**The request**
Take every line from the material that has the word "code" in it.

**Dataset excerpts**

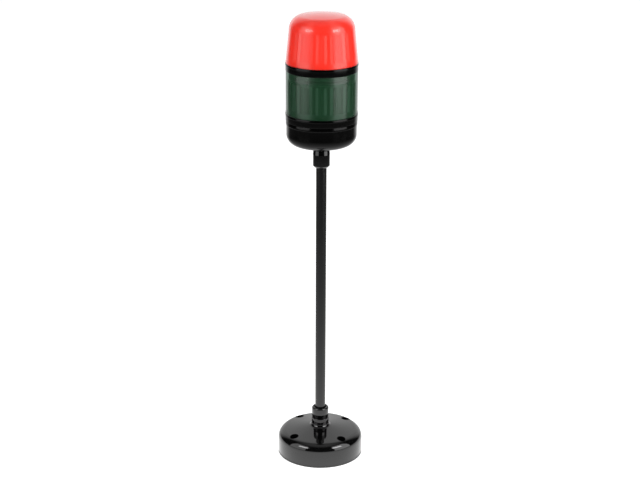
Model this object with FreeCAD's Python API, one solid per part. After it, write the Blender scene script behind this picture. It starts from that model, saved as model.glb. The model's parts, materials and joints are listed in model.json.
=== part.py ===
"""Stack light on a pole: foot, pole, base housing and two bayonet light modules.

Millimetres, +Z up. The origin is the centre of the foot's underside, on the pole's axis.
Each piece is one solid (or a group of like solids) and is written to parts/NODE.step.
"""
import FreeCAD
import Part
import math
import os

V = FreeCAD.Vector
UP = V(0, 0, 1)
ORIGIN = V(0, 0, 0)

# ---- Named clearances -------------------------------------------------------------------
SLIP = 0.1              # radial, between pieces that are pushed together
RUN = 0.3               # between pieces that turn past each other
SEAM = 0.2              # axial, between a turning module and what carries it

EDGE = 0.4              # chamfer on the small moulded rims

# ---- Foot -------------------------------------------------------------------------------
gasket_thickness = 2.4
gasket_width = 16.0
gasket_inset = 0.2
foot_radius = 43.7
foot_wall = 3.0
foot_draft = 0.3
foot_side_height = 13.6
foot_shoulder_radius = 9.1
foot_cone_angle = 8.5
foot_rib_thickness = 2.2
foot_rib_clearance = 6.0
foot_web_radius = 11.0
foot_web_depth = 8.6            # from the cone down to the web's underside
foot_thread_web = 5.0           # from the web's underside up to the pole's shoulder
socket_floor_thickness = 4.0    # from the pole's shoulder up to the socket's floor
socket_radius = 8.85
socket_wall = 1.45
socket_rise = 8.8
socket_fillet = 3.6
fixing_edge_distance = 9.4
fixing_count = 4
fixing_first_angle = 45.0
fixing_hole_radius = 2.75
fixing_recess_radius = 4.4
fixing_floor = 6.6
fixing_boss_wall = 2.2

# ---- Pole and its fixings ---------------------------------------------------------------
pole_radius = 5.25
pole_wall = 1.0
pole_length = 304.32            # between the two shoulders
thread_radius = 5.0
washer_radius = 8.5
washer_thickness = 1.0
nut_across_flats = 14.0
nut_height = 3.5
thread_end = 1.5                # thread left standing past the nut

# ---- Sleeves round the pole -------------------------------------------------------------
sleeve_rim_recess = 3.0
sleeve_rim_radius = 6.5
sleeve_edge_radius = 1.6
lower_sleeve_height = 11.8
lower_sleeve_radius = 8.65
lower_sleeve_waist = 8.4
lower_sleeve_taper_height = 6.0
socket_seal_thickness = 1.2
upper_sleeve_height = 13.5
upper_sleeve_radius = 8.4
upper_sleeve_chamfer = 2.0
upper_flange_height = 4.7
upper_flange_radius = 8.5
upper_flange_top_radius = 8.1
upper_spigot_radius = 6.4
upper_spigot_height = 2.8
seal_thickness = 0.8
seal_squeeze_width = 1.0

# ---- Head: every turned piece of it takes its width from this ----------------------------
head_radius = 35.0

# ---- Base housing -----------------------------------------------------------------------
housing_inset = 0.5             # the wall below the rim stands this far inside the head's radius
housing_wall = 2.4
housing_height = 25.0
housing_edge_radius = 10.9
housing_underside_drop = 0.7
housing_rim_height = 3.8
neck_radius = 8.1
neck_top_radius = 7.6
neck_height = 3.8
neck_thread_web = 4.0           # from the pole's shoulder up to the housing's floor

# ---- Bayonet, the same on the housing and on every module --------------------------------
bayonet_count = 3
bayonet_wall = 2.9
ledge_depth = 1.5
ledge_thickness = 2.0
ledge_below_rim = 3.9
entry_span = 20.0
lug_span = 14.0
lug_thickness = 2.0
twist_angle = 22.0
stop_span = 4.0
stop_margin = 1.2
skirt_wall = 2.0
skirt_foot = 0.2

# ---- Light modules ----------------------------------------------------------------------
ring_height = 7.5
ring_proud = 0.25
ring_lip = 0.2
ring_lip_height = 2.4
module_floor_height = 1.8
module_floor_thickness = 2.5
spigot_height = 4.0
spigot_wall = 1.6
seal_land_height = 3.4
seal_groove_lip = 0.8
module_seal_margin = 0.15
lens_wall = 2.0
lens_height = 41.9
lens_foot_bead = 0.25
lens_foot_bead_height = 1.6
prism_count = 36
prism_depth = 0.8
prism_margin = 5.0
dome_height = 47.5
dome_taper = 3.0                # less radius at the shoulder than at the foot
dome_shoulder_radius = 14.0
dome_shoulder_angle = 72.0
dome_crown_rise = 2.0

# ---- Inside a light module --------------------------------------------------------------
board_inset = 5.3               # inside the ring's spigot
board_thickness = 1.6
led_post_across_flats = 13.0
led_post_bore_radius = 4.6
led_post_height = 37.5
led_size = 5.0
led_thickness = 1.4
led_rows = 3
led_pitch = 8.0
led_first_height = 10.0
pin_radius = 0.95
pin_gap = RUN
contact_inset = 8.5             # the outer track's middle, inside the block's edge
contact_share = (3, 4, 5)       # the tracks' radii go as these
contact_angles = (90.0, 210.0, 330.0)
track_width = 2.0
track_thickness = 0.4
track_below_rim = 4.7
top_plate_margin = 1.0          # outside the outer track
top_plate_thickness = 2.0
bus_rod_radius = 0.9

# ---- Terminal block ---------------------------------------------------------------------
block_inset = 3.8               # inside the skirt that turns round it
block_thickness = 5.0
block_hole_radius = 5.5
post_radius = 3.2
post_inset = 3.9                # the posts' circle, inside the block's edge
post_angles = (30.0, 150.0, 270.0)
block_screw_radius = 1.25
block_screw_length = 9.0
block_screw_head_radius = 2.5
block_screw_head_height = 1.9
clamp_inset = 4.9
clamp_length = 6.0
clamp_width = 7.0
clamp_height = 6.0
clamp_wire_radius = 1.6
clamp_screw_radius = 1.5
clamp_screw_length = 6.5
clamp_screw_head_radius = 2.4
clamp_screw_head_height = 1.8
screw_slot_width = 0.8
screw_slot_depth = 0.8

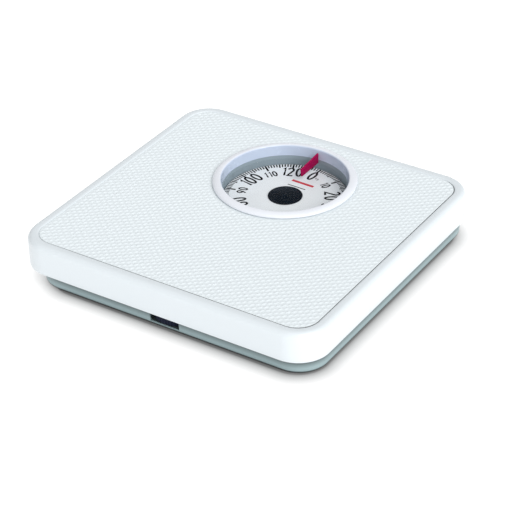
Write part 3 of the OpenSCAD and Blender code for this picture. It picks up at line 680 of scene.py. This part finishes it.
def build_dial_print():
    """Kilogram divisions and numerals, laid on the disc as a thin film of ink."""
    low, high = disc_high.z + 0.005 * MM, disc_high.z + 0.05 * MM
    mesh = Mesh()
    for kg in range(130):
        angle = ZERO_TURN + kg * KG_TURN
        if kg % 20 == 0:
            inner, width = 49.6 * MM, 1.8 * MM
        elif kg % 10 == 0:
            inner, width = 46.8 * MM, 1.9 * MM
        elif kg % 5 == 0:
            inner, width = 50.4 * MM, 1.5 * MM
        else:
            inner, width = 51.6 * MM, 1.3 * MM
        tick = [on_dial(0, inner, angle), on_dial(0, TICK_OUT, angle)]
        mesh.add(ribbon(tick, width, low, high))
    for kg in range(0, 130, 10):
        style = LARGE if kg % 20 == 0 else SMALL
        print_number(mesh, str(kg), ZERO_TURN + kg * KG_TURN, style, low, high)
    for points in unit_strokes():
        mesh.add(ribbon([on_dial(px, py, ZERO_TURN) for px, py in points], 0.35 * MM, low, high))
    thin_rule = [on_dial(-9.5 * MM, 18.6 * MM, 1.5), on_dial(9.5 * MM, 18.6 * MM, 1.5)]
    mesh.add(ribbon(thin_rule, 1.0 * MM, low, high))
    piece = make_piece("dial_print", mesh.verts, mesh.faces, INK, "dial", crease=30)
    red = Mesh()
    red_rule = [on_dial(-10 * MM, 26.8 * MM, 1.5), on_dial(13 * MM, 26.8 * MM, 1.5)]
    red.add(ribbon(red_rule, 3 * MM, low, high))
    piece = make_piece("dial_red_rule", red.verts, red.faces, RED_INK, "dial", crease=30)


def unit_strokes():
    """The letters kg beside the zero, in small strokes."""
    x, y, s = 5.0 * MM, 40.6 * MM, 1.1 * MM
    k = [[(x, y + s * 1.6), (x, y - s)], [(x + s, y + s * 0.6), (x, y - s * 0.1), (x + s, y - s)]]
    gx = x + 2.2 * s
    g = [[(gx + a, y + b) for a, b in arc(0, -0.2 * s, 0.6 * s, 0.75 * s, 0, 360, 16)],
         [(gx + 0.6 * s, y + 0.6 * s), (gx + 0.6 * s, y - 1.5 * s), (gx, y - 1.9 * s),
          (gx - 0.5 * s, y - 1.7 * s)]]
    return k + g


def build_disc():
    """Thin dial disc with softened edges."""
    soft = 0.2 * MM
    low, high, bore = disc_low.z, disc_high.z, 4.05 * MM
    profile = [(bore, low), (disc_r - soft, low), (disc_r, low + soft), (disc_r, high - soft),
               (disc_r - soft, high), (bore, high)]
    verts, faces = revolve(profile, 192, x=dial_x, y=dial_y)
    piece = make_piece("dial_plate", verts, faces, DISC, "dial", crease=30)
    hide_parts("dial_disc")


def build_cap():
    """Domed centre cap with a narrow rolled rim."""
    low, high = cap_low.z, cap_high.z
    rim = 1.1 * MM
    profile = [(4.5 * MM, low + 0.9 * MM), (4.5 * MM, low), (cap_r - 0.2 * MM, low)]
    profile += arc(cap_r - 0.7 * MM, low + rim - 0.6 * MM, 0.7 * MM, 0.6 * MM, -20, 80, 8)
    crown = cap_r - 1.2 * MM
    for k in range(12, -1, -1):
        t = max(k / 12, 0.002)
        profile.append((crown * t, low + rim - 0.1 * MM + (high - low - rim + 0.1 * MM) * (1 - t * t)))
    verts, faces = revolve(profile, 128, closed=False, x=dial_x, y=dial_y)
    piece = make_piece("centre_cap", verts, faces, CAP, "dial", crease=30)
    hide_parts("hub_cap")


# ---- springs ----

def helix(centre, axis, start, end, radius, wire, turns, steps=28, sides=12):
    """Round wire wound along x, y or z from start to end."""
    axis_index = "xyz".index(axis)
    total = int(turns * steps)
    path = []
    for i in range(total + 1):
        a = 2 * math.pi * i / steps
        along = start + wire + (end - start - 2 * wire) * i / total
        point = [0.0, 0.0, 0.0]
        point[axis_index] = along
        point[(axis_index + 1) % 3] = centre[(axis_index + 1) % 3] + radius * math.cos(a)
        point[(axis_index + 2) % 3] = centre[(axis_index + 2) % 3] + radius * math.sin(a)
        path.append(point)
    return tube_along(path, wire, sides)


def build_springs():
    """Real coils in place of the plain spring solids; each stretches between the parts it joins."""
    centre = (spring_low + spring_high) / 2
    top = spring_high.z - 1.2 * MM        # room for the adjuster lever at its lowest
    verts, faces = helix(centre, "z", spring_low.z, top, coil_mean_r, coil_wire_r, 5.4)
    main = make_piece("main_spring_coil", verts, faces, WIRE, crease=60)
    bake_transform(main)
    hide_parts("main_spring")

    centre = (rack_spring_low + rack_spring_high) / 2
    radius = (rack_spring_high.x - rack_spring_low.x) / 2
    verts, faces = helix(centre, "y", rack_spring_low.y, rack_spring_high.y, radius - 0.25 * MM,
                         0.22 * MM, 44, steps=16, sides=6)
    light = make_piece("rack_spring_coil", verts, faces, WIRE, crease=60)
    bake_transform(light)
    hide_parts("rack_spring")

    low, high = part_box("retaining_springs")
    holders = Mesh()
    for sx in (-1, 1):
        for sy in (-1, 1):
            place = (sx * (high.x - 3 * MM), sy * (high.y - 3 * MM), 0)
            holders.add(helix(place, "z", low.z, high.z, 2.6 * MM, 0.4 * MM, 18, steps=16, sides=8))
    hold = make_piece("retaining_spring_coils", holders.verts, holders.faces, WIRE, crease=60)
    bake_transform(hold)
    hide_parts("retaining_springs")


# ---- camera, floor and light ----

SKY = 0.55                        # strength of the white surroundings
KEY = 2.1                         # watts per square metre square on
KEY_SPREAD = 45                   # degrees across
KEY_FROM = (0.68, -0.32, 0.66)    # direction of the key light, seen from the scale
LIT_SIDE = 12 * MM                # the contact shadow starts this far in at the left and the rear
RIGHT_EASE = 1.2 * MM             # and this far in at the right
GLOW_REACH = 60 * MM              # both ramps run this far out from the tray's wall
# Strength of the glow, and the floor's grey, by distance from the tray's wall
GLOW = ((0, 0.0), (1.2 * MM, 0.15), (4 * MM, 0.28), (10 * MM, 0.52), (15 * MM, 0.66), (25 * MM, 0.85))
FLOOR_TONE = ((0, 0.3), (5 * MM, 0.4), (60 * MM, 0.4))


def build_camera():
    """Camera at the photograph's viewing angle: above and to the right of the front."""
    azimuth, elevation, roll = (math.radians(a) for a in (33.61, 33.11, -1.51))
    aim = Vector((0, 0, 0.0284))
    distance, aside, above = 1.7003, 0.00547, -0.02868
    back = Vector((math.sin(azimuth) * math.cos(elevation),
                   -math.cos(azimuth) * math.cos(elevation), math.sin(elevation)))
    level = Vector((math.cos(azimuth), math.sin(azimuth), 0))
    upright = back.cross(level)
    right = level * math.cos(roll) + upright * math.sin(roll)
    up = upright * math.cos(roll) - level * math.sin(roll)
    data = bpy.data.cameras.new("camera")
    data.sensor_width = 36
    data.lens = 135.468
    data.clip_start, data.clip_end = 0.05, 50
    camera = bpy.data.objects.new("camera", data)
    bpy.context.scene.collection.objects.link(camera)
    place = aim + back * distance + right * aside + up * above
    camera.matrix_world = Matrix((
        (right.x, up.x, back.x, place.x), (right.y, up.y, back.y, place.y),
        (right.z, up.z, back.z, place.z), (0, 0, 0, 1)))
    bpy.context.scene.camera = camera


def build_floor():
    """Pale floor: its material draws a narrow contact shadow and glows to white further out."""
    size = 6.0
    material = new_material("floor", (0.93, 0.93, 0.93), 0.95, Specular_IOR_Level=0.0)
    links = material.node_tree.links
    shader = material.node_tree.nodes["Principled BSDF"]
    shader.inputs["Emission Color"].default_value = (1, 1, 1, 1)
    place = node(material, "ShaderNodeTexCoord")
    centred = node(material, "ShaderNodeVectorMath", operation="SUBTRACT")
    middle = (tray_low + tray_high) / 2 + Vector((LIT_SIDE / 2 - RIGHT_EASE / 2, -LIT_SIDE / 2, 0))
    centred.inputs[1].default_value = (middle.x, middle.y, 0)
    folded = node(material, "ShaderNodeVectorMath", operation="ABSOLUTE")
    core = (tray_high - tray_low) / 2 - Vector((tray_corner_r, tray_corner_r, 0))
    core -= Vector((LIT_SIDE / 2 + RIGHT_EASE / 2, LIT_SIDE / 2, 0))
    from_core = node(material, "ShaderNodeVectorMath", operation="SUBTRACT")
    from_core.inputs[1].default_value = (core.x, core.y, 0)
    outside = node(material, "ShaderNodeVectorMath", operation="MAXIMUM")
    outside.inputs[1].default_value = (0, 0, 0)
    reach = node(material, "ShaderNodeVectorMath", operation="LENGTH")
    links.new(place.outputs["Object"], centred.inputs[0])
    links.new(centred.outputs[0], folded.inputs[0])
    links.new(folded.outputs[0], from_core.inputs[0])
    links.new(from_core.outputs[0], outside.inputs[0])
    links.new(outside.outputs[0], reach.inputs[0])
    for socket, stops in (("Emission Strength", GLOW), ("Base Color", FLOOR_TONE)):
        from_wall = [(tray_corner_r + away, value) for away, value in stops]
        color = ramp_over(material, reach.outputs["Value"], from_wall,
                          tray_corner_r, tray_corner_r + GLOW_REACH)
        links.new(color, shader.inputs[socket])
    floor = make_piece("floor", [(-size, -size, 0), (size, -size, 0), (size, size, 0), (-size, size, 0)],
                       [(0, 1, 2, 3)], material)


def build_light():
    """Even white surroundings and one broad soft source from the right of the front."""
    world = bpy.data.worlds.new("studio")
    bpy.context.scene.world = world
    world.use_nodes = True
    background = world.node_tree.nodes["Background"]
    background.inputs["Color"].default_value = (1, 1, 1, 1)
    background.inputs["Strength"].default_value = SKY
    data = bpy.data.lights.new("key", "SUN")
    data.angle = math.radians(KEY_SPREAD)
    data.energy = KEY
    key = bpy.data.objects.new("key", data)
    bpy.context.scene.collection.objects.link(key)
    key.rotation_euler = Vector(KEY_FROM).to_track_quat("Z", "Y").to_euler()
    bpy.context.scene.view_settings.view_transform = "Standard"


finish_cad_nodes()
build_cover()
build_seam()
build_mat()
build_bezel()
build_window()
build_liner()
build_pointer()
build_disc()
build_dial_print()
build_cap()
build_springs()
build_camera()
build_floor()
build_light()
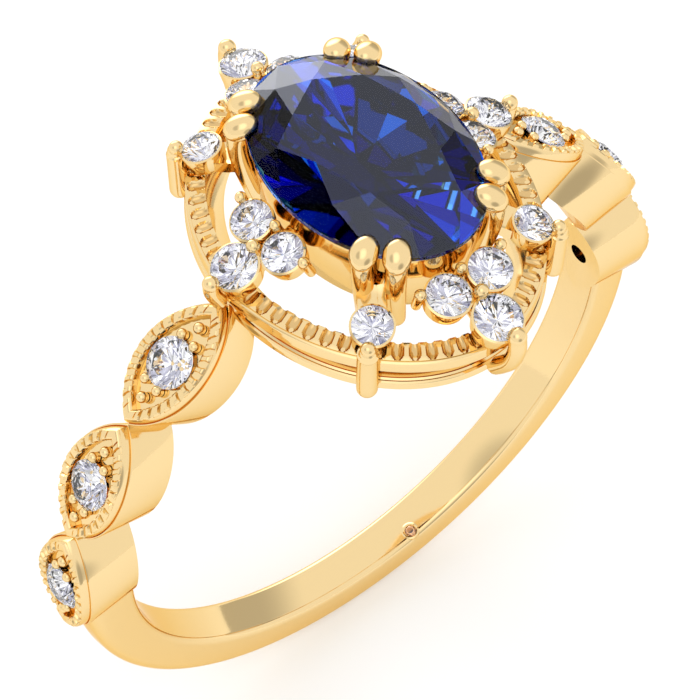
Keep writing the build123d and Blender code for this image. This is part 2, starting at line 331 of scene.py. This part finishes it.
def stone_looks(name, tint, ior, backs):
    """A clear crown and a few mirror-like backing tones for the facets below it."""
    looks = [principled(name, Base_Color=tint, Roughness=0.0, IOR=ior, Transmission_Weight=1.0)]
    for k, colour in enumerate(backs):
        looks.append(
            principled(f"{name}_back_{k}", Base_Color=colour, Specular_Tint=colour, Metallic=1.0, Roughness=0.03)
        )
    return looks


diamond_looks = stone_looks(
    "diamond", (1, 1, 1, 1), 1.9, ((1.0, 1.0, 1.0, 1), (0.93, 0.93, 0.97, 1), (0.5, 0.5, 0.6, 1))
)
pink_looks = stone_looks(
    "pink_stone", (1, 0.8, 0.85, 1), 1.7, ((0.9, 0.25, 0.4, 1), (0.7, 0.12, 0.25, 1), (0.5, 0.08, 0.15, 1))
)
SAPPHIRE_TINT = (0.8, 0.85, 1.0, 1)
SAPPHIRE_IOR = 1.77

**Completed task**
Write part 3 of the OpenSCAD and Blender code for this picture. It picks up at line 680 of scene.py. This part finishes it.
Keep writing the build123d and Blender code for this image. This is part 2, starting at line 331 of scene.py. This part finishes it.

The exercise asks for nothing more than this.